9. Independent Contractors

The parties to this Agreement are independent contractors and no agency, partnership, joint venture, employment or similar relationship exists between them. Neither party has the authority to bind the other or incur any obligation on its behalf.
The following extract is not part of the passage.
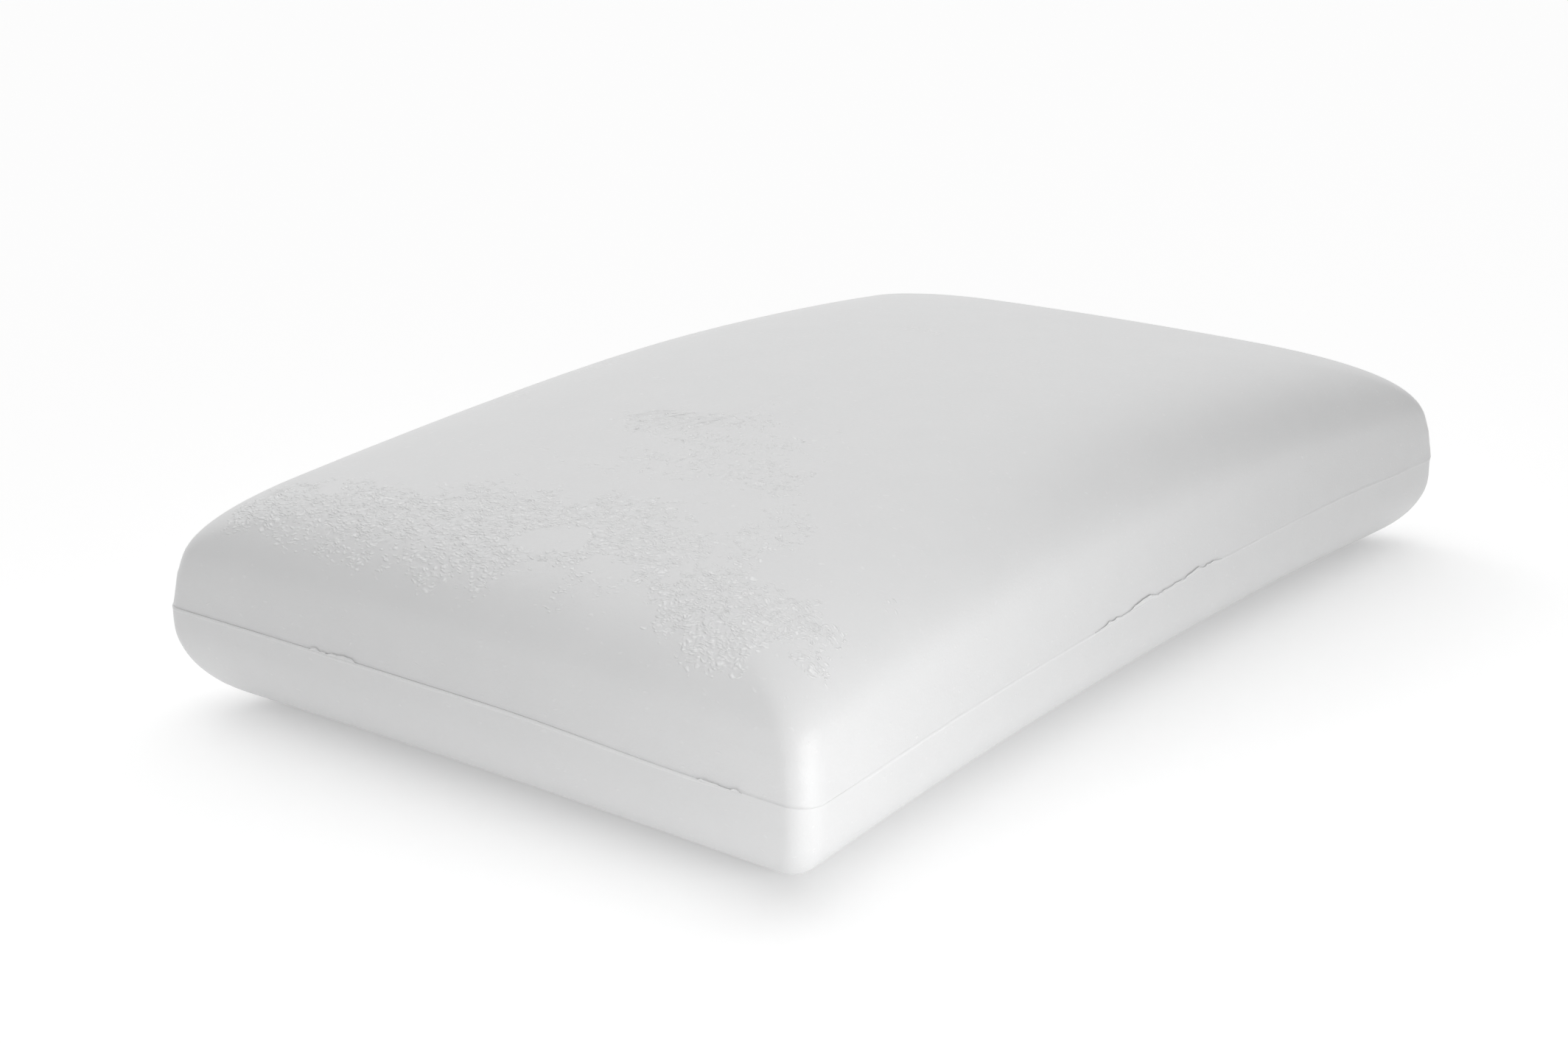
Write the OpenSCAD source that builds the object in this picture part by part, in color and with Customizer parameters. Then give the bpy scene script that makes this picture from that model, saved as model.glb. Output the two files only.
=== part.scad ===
// A moulded memory-foam pillow block: two foam layers in a moulded skin, with a parting line round the side.
// Millimetres. The block lies flat, long side along X, with its origin at the middle of the underside.

/* [Block] */
// Overall length, over the parting bead
block_l = 640; // [560:5:720]
// Overall width at the two ends, over the parting bead
block_w = 400; // [340:5:460]
// Overall height at the middle of the crown
block_h = 140; // [120:1:170]
// Height of the parting plane, where the two mould halves meet
part_z = 54; // [52:1:64]
// Corner radius of the outline at the parting plane
corner_r = 14; // [12:1:24]
// How far each long side pulls in at mid-length
side_pull = 13; // [0:1:18]
// How far each end pulls in at mid-width
end_pull = 2; // [0:0.5:8]

/* [Top half] */
// Height of the drafted wall above the parting plane
wall_h = 34; // [20:1:44]
// How far that wall leans in over its height
wall_draft = 5; // [2:0.5:8]
// Squareness of the shoulder, seen in section
shoulder_n = 5.6; // [4:0.1:7]
// Fullness of the shoulder where it leaves the wall
shoulder_m = 2.4; // [1.8:0.1:3]
// Share of the top half's rise that is lost at the two ends
end_fall = 0.3; // [0:0.02:0.4]
// Share of the top half's rise that is lost at the two long sides
side_fall = 0.07; // [0:0.01:0.2]

/* [Bottom half] */
// Width of the rounding under the block
round_w = 54; // [30:1:60]
// Height of that rounding
round_h = 48; // [30:1:48]
// Depth trimmed off the underside, so that it lies flat
sole_trim = 0.5; // [0.2:0.1:1]

/* [Skin and foam] */
// Thickness of the moulded skin
skin_t = 2.5; // [1.5:0.5:4]
// Clearance between the skin and the foam inside it
core_gap = 0.2; // [0.1:0.1:0.5]
// Thickness of the bond between the two foam layers
bond_t = 0.6; // [0.4:0.1:1]
// Height of the groove between the two halves
groove_h = 0.4; // [0.3:0.1:1]

/* [Parting line] */
// How far the bead stands out below the groove
bead_d = 1; // [0.9:0.1:2]
// Height of the bead
bead_h = 1.6; // [1:0.1:2]
// Depth of the bead's top below the parting plane
bead_drop = 0.4; // [0.2:0.1:1]
// Height of the torn flash at its tallest
flash_h = 3; // [1:0.5:5]
// Thickness of the torn flash
flash_t = 0.5; // [0.3:0.1:0.6]

/* [Hidden] */

half_l = block_l / 2 - bead_d;
half_w = block_w / 2 - bead_d;
top_z = part_z + groove_h;
rise = block_h - top_z;
core_inset = skin_t + core_gap;
bead_top = part_z - bead_drop;

// Steps along an end, round a corner and along a side, for a quarter of the outline
end_n = 4;
corner_n = 4;
side_n = 8;
quarter_n = end_n + corner_n + side_n;
ring_n = 4 * quarter_n;

// Rings up the wall, over the shoulder and round the underside
wall_rings = 3;
shoulder_rings = 11;
round_rings = 7;

// Share of the inset by which a corner opens over the shoulder or closes under the block
corner_open = 0.33;
corner_close = 0.15;
corner_min = 2;

// The last ring of the crown stops just short of the block's middle line
crown_reach = 0.97;

// Clearance that keeps the flash off the wall behind it
flash_gap = 0.2;
flash_step = 4;
// Where the flash stays on the near long side, and its two scraps on the left end
side_flash_x = [-70, 62];
end_flash_y = [[-164, -140], [62, 94]];

// --- Outline -----------------------------------------------------------------

function bulge(u) = max(0, 1 - u * u);

// Pulls a plan point in, most at the middle of its side or end
function pulled(p) = [
    p[0] * (1 - end_pull / half_l * bulge(p[1] / half_w)),
    p[1] * (1 - side_pull / half_w * bulge(p[0] / half_l))
];

// A quarter of a rounded rectangle, from the X axis round to the Y axis
function quarter(hx, hy, r) = concat(
    [for (i = [0 : end_n - 1]) [hx, (hy - r) * i / end_n]],
    [for (i = [0 : corner_n])
        let (a = 90 * i / corner_n) [hx - r + r * cos(a), hy - r + r * sin(a)]],
    [for (i = [1 : side_n]) [(hx - r) * (1 - i / side_n), hy]]
);

// The whole outline, set in from the block's own; a negative inset stands outside it
function outline(inset, r) =
    let (hx = half_l - inset, hy = half_w - inset, q = quarter(hx, hy, min(r, hy * 0.9)))
    concat(
        q,
        [for (i = [quarter_n - 1 : -1 : 0]) [-q[i][0], q[i][1]]],
        [for (i = [1 : quarter_n]) [-q[i][0], -q[i][1]]],
        [for (i = [quarter_n - 1 : -1 : 1]) [q[i][0], -q[i][1]]]
    );

// --- Rings -------------------------------------------------------------------

function level_ring(inset, r, z) = [
    for (p = outline(inset, r)) let (q = pulled(p)) [q[0], q[1], z]
];

// Share of the rise that is left at a plan point, so that the top is crowned both ways
function crown(p) = 1 - end_fall * pow(p[0] / half_l, 2) - side_fall * pow(p[1] / half_w, 2);

function top_ring(inset, up) = [
    for (p = outline(inset, corner_r + corner_open * inset))
        let (q = pulled(p)) [q[0], q[1], top_z + up * crown(p)]
];

function bottom_ring(inset, z) =
    level_ring(inset, max(corner_min, corner_r - corner_close * inset), z);

// Share of the shoulder's rise that is reached at a share of the way in
function shoulder(t) = pow(1 - pow(1 - t, shoulder_n), 1 / shoulder_m);

// The top half from the foot of its wall to its crown, set in by depth
function top_rings(depth) =
    let (reach = half_w - depth - wall_draft)
    concat(
        [for (i = [0 : wall_rings - 1])
            let (s = i / wall_rings) top_ring(depth + s * wall_draft, s * wall_h)],
        [for (i = [0 : shoulder_rings])
            let (t = crown_reach * pow(i / shoulder_rings, 2))
            top_ring(depth + wall_draft + t * reach, wall_h + (rise - depth - wall_h) * shoulder(t))]
    );

// The bottom half from its sole to its rim, set in by depth
function bottom_rings(depth, sole, rim) = concat(
    [for (i = [round_rings : -1 : 0])
        let (a = 90 * i / round_rings)
        bottom_ring(depth + (round_w - depth) * (1 - cos(a)), sole + (round_h - sole) * (1 - sin(a)))],
    [bottom_ring(depth, rim)]
);

function reversed(list) = [for (i = [len(list) - 1 : -1 : 0]) list[i]];

// --- Lofts -------------------------------------------------------------------

// Triangles from a face's first point to each of its other edges
function fan(face) = [for (i = [1 : len(face) - 2]) [face[0], face[i], face[i + 1]]];

// Closes the ring that starts at point number first: a fan at each end, and strips between them
function cap(first) =
    let (half = ring_n / 2, e = end_n + 1)
    [for (face = concat(
            fan(concat([e], [for (i = [-e : e - 1]) (i + ring_n) % ring_n])),
            [for (i = [e : half - e - 1]) [i, i + 1, ring_n - i - 1, ring_n - i]],
            fan([for (i = [half - e : half + e]) i])
        )) [for (i = face) first + i]];

// Two triangles for each step round a ring, from the ring at point number a to the one at b
function band(a, b, n) = [
    for (i = [0 : n - 1]) let (j = (i + 1) % n) each [[a + i, b + i, b + j], [a + i, b + j, a + j]]
];

// A closed solid through a stack of rings. A shell's stack runs along one face and back along the other.
module loft(rings) {
    last = (len(rings) - 1) * ring_n;
    walls = [for (k = [0 : len(rings) - 2]) each band(k * ring_n, (k + 1) * ring_n, ring_n)];
    polyhedron(
        points = [for (ring = rings) each ring],
        faces = concat(cap(0), walls, [for (f = cap(last)) reversed(f)])
    );
}

// A closed hoop, whose section is a loop of [distance out, height] points
module hoop(section) {
    n = len(section);
    polyhedron(
        points = [for (s = section) each level_ring(-s[0], corner_r + s[0], s[1])],
        faces = [for (k = [0 : n - 1]) each band(k * ring_n, (k + 1) % n * ring_n, ring_n)]
    );
}

// --- Foam --------------------------------------------------------------------

module upper_skin() {
    color("whitesmoke") loft(concat(reversed(top_rings(skin_t)), top_rings(0)));
}

module comfort_layer() {
    color("white") loft(top_rings(core_inset));
}

module bond_film() {
    outline_points = [for (p = outline(core_inset, corner_r)) pulled(p)];
    color("khaki") translate([0, 0, part_z - bond_t]) linear_extrude(bond_t) polygon(outline_points);
}

module support_layer() {
    color("gainsboro") loft(bottom_rings(core_inset, core_inset, part_z - bond_t));
}

module lower_skin() {
    outside = bottom_rings(0, -sole_trim, part_z);
    inside = reversed(bottom_rings(skin_t, skin_t, part_z));
    color("whitesmoke") difference() {
        loft(concat(outside, inside));
        translate([-block_l, -block_w, -block_h]) cube([2 * block_l, 2 * block_w, block_h]);
    }
}

// --- Parting line ------------------------------------------------------------

module parting_bead() {
    foot = bead_top - bead_h;
    color("white") hoop([[0, foot], [bead_d, foot + bead_h / 3], [bead_d, bead_top], [0, bead_top]]);
}

// Height of the torn edge at a step along it, nothing like even and low at both ends
function torn(i, n) =
    let (ends = min(1, min(i + 1, n - i) / 4))
    flash_h * ends * (0.55 + 0.28 * sin(i * 77) + 0.17 * sin(i * 151 + 40));

// A strip of flash on the bead, along plan points that stand on the outline
module flash(inner, outer) {
    n = len(inner);
    points = [
        for (i = [0 : n - 1])
            let (top = bead_top + torn(i, n))
            each [
                [inner[i][0], inner[i][1], bead_top],
                [outer[i][0], outer[i][1], bead_top],
                [outer[i][0], outer[i][1], top],
                [inner[i][0], inner[i][1], top]
            ]
    ];
    last = 4 * (n - 1);
    sides = [for (k = [0 : n - 2]) each band(4 * k, 4 * (k + 1), 4)];
    polyhedron(
        points = points,
        faces = concat([[0, 1, 2, 3]], sides, [[last + 3, last + 2, last + 1, last]])
    );
}

module side_flash() {
    xs = [side_flash_x[0] : flash_step : side_flash_x[1]];
    color("ivory") flash(
        [for (x = xs) pulled([x, -half_w - flash_gap])],
        [for (x = xs) pulled([x, -half_w - flash_gap - flash_t])]
    );
}

module end_flash() {
    color("ivory") for (span = end_flash_y) {
        ys = [span[1] : -flash_step : span[0]];
        flash(
            [for (y = ys) pulled([-half_l - flash_gap, y])],
            [for (y = ys) pulled([-half_l - flash_gap - flash_t, y])]
        );
    }
}

upper_skin();
comfort_layer();
bond_film();
support_layer();
lower_skin();
parting_bead();
side_flash();
end_flash();
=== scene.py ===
import math

import bmesh
import bpy
import numpy as np
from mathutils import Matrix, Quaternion, Vector


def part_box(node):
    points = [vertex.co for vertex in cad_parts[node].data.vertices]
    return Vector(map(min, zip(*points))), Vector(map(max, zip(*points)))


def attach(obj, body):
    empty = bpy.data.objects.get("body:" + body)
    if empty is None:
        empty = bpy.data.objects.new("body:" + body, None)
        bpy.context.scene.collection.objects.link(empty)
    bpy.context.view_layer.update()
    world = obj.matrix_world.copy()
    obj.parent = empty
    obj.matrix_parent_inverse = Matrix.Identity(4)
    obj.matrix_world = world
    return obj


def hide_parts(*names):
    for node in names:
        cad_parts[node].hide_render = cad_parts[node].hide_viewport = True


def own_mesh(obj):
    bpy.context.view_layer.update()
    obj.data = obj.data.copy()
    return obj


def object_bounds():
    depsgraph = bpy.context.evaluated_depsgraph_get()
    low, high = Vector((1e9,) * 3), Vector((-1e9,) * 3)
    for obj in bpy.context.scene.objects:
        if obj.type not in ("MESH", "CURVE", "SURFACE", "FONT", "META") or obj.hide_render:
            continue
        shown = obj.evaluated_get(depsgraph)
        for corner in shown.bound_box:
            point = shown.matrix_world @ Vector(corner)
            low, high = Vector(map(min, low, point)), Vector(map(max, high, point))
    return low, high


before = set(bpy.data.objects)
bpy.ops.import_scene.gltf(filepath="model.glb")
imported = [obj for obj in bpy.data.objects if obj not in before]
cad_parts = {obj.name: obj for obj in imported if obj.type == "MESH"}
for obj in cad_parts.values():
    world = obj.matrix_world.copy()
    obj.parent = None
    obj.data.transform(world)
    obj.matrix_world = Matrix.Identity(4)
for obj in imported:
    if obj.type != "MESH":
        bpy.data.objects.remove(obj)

cad_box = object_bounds()

# A bare moulded block of memory foam: an upper and a lower foam skin that meet at a parting line,
# with the mould's bead and torn flash along it, and two foam layers and their bond film inside.
# Lengths are in metres; most are written as a number of millimetres times MM.
MM = 0.001

# ---------------------------------------------------------------- sizes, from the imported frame

UPPER_LOW, UPPER_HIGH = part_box("upper_skin")
BEAD_LOW, BEAD_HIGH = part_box("parting_bead")
COMFORT_LOW, COMFORT_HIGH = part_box("comfort_layer")
SUPPORT_LOW, SUPPORT_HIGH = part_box("support_layer")
BOND_LOW, BOND_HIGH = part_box("bond_film")
SIDE_LOW, SIDE_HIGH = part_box("side_flash")
TOP_Z = UPPER_HIGH.z
SEAM_TOP = UPPER_LOW.z
SEAM_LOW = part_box("lower_skin")[1].z

# The outline: a rounded rectangle whose ends and long sides pull in between its corners
HALF_L = UPPER_HIGH.x + 0.3 * MM
HALF_W = UPPER_HIGH.y + 0.1 * MM
CORNER_R = 13.2 * MM
# A corner's radius is at most this share of half the width
CORNER_LIMIT = 0.9
END_PULL = 2 * MM
SIDE_PULL = 13 * MM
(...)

10. Choice of Law; Mandatory Arbitration of Disputes

READ THIS SECTION CAREFULLY BECAUSE IT REQUIRES THE PARTIES TO ARBITRATE THEIR DISPUTES AND LIMITS THE MANNER IN WHICH YOU CAN SEEK RELIEF FROM US. This Agreement shall be governed by and interpreted in accordance with the laws of the state of California without regard to its conflict of laws provisions. For any dispute with Us, You agree to first contact Us and attempt to resolve the dispute with Us informally. In the unlikely event that We have not been able to resolve a dispute with You after sixty (60) days, any controversy or claim arising out of or relating to this Agreement on an individual basis only and not on behalf of a class, or the breach hereof, shall be settled by arbitration in the city of San Francisco, California, by binding arbitration by JAMS, Inc. (“JAMS”), under the Optional Expedited Arbitration Procedures then in effect for JAMS. JAMS may be contacted and its rules reviewed at www.jamsadr.com. Any award shall be final, binding and conclusive. A judgment upon the award rendered may be entered in any court having jurisdiction thereof. Nothing in this Section shall be deemed as preventing either party from seeking a preliminary injunction or other equitable relief from the courts in appropriate cases.

11. Entire Agreement

This Agreement, along with Your Order and the exhibits attached hereto or incorporated by reference, constitute the entire understanding and agreement of the parties with respect to its subject matter and supersedes all prior and contemporaneous agreements or understandings. The failure of either party to enforce any of the provisions of this Agreement shall not be construed to be a waiver of the right of such party thereafter to enforce such provisions.